From an outside (i.e., European) perspective, Trump being in power does seem like a new phenomenon, rather than just another iteration of liberal/conservative politicians. I mean, he’s a wildly unstable reality TV star who rose to power while bragging about his sexual assaults. Conflating criticism of Trump with normal political mud-slinging seems almost dishonest.
If liberals elected a left-wing version of Trump (Kanye West, say) who rose to power while exhibiting wildly erratic behaviour and spouting bizarre offensive statements, I would expect similar levels of mockery. The widespread opposition to Trump isn’t just “business as usual”, it seems like a fairly predictable response to a wholly unsuitable president.
found the problem
More seriously, the conservative outlets blast liberal candidates and love conservative candidates, and the liberal outlets blast conservative candidates and love liberal candidates. The only problem is that the liberal outlets are believed to be neutral, despite still blasting conservative candidates and loving liberal candidates. If it was known that every word from their mouth was poisoned with bias, then it wouldn’t be a big deal. Instead, because the institutions were co-opted (arguably ???) a lot of people don’t know and it becomes the mainstream, which is super unpleasant.

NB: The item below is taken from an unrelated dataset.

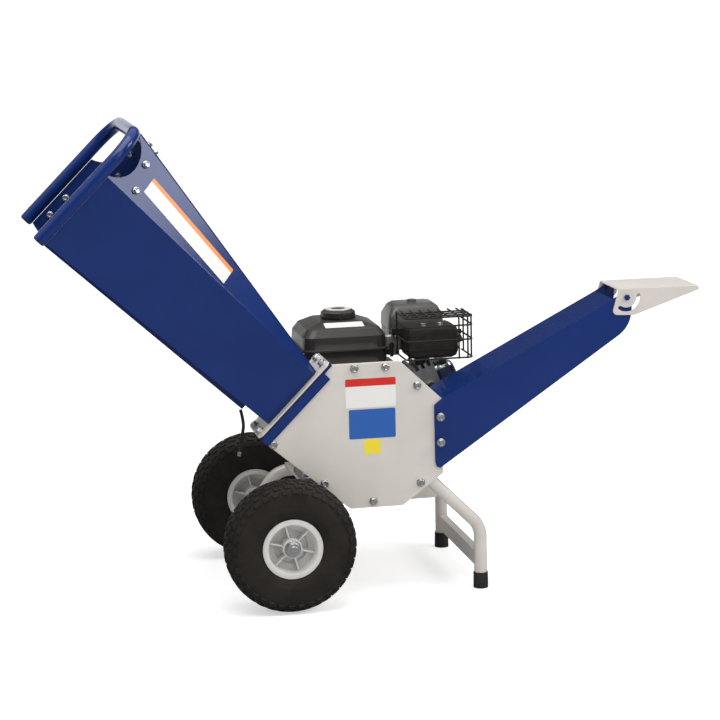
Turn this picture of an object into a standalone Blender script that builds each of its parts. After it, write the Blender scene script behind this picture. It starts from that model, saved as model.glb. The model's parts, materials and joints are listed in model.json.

It isn’t that the left mocks their opponents.
Consider the critique of inappropriate humor. “Don’t punch down.” I wince every time I hear this line. I wince because it’s almost always a middle class or better person with a college education expressing views their audience approves of mocking someone poorer, less educated, and with unpopular opinions. Punching down may be offensive, but using “Don’t punch down,” to punch down is a whole new level.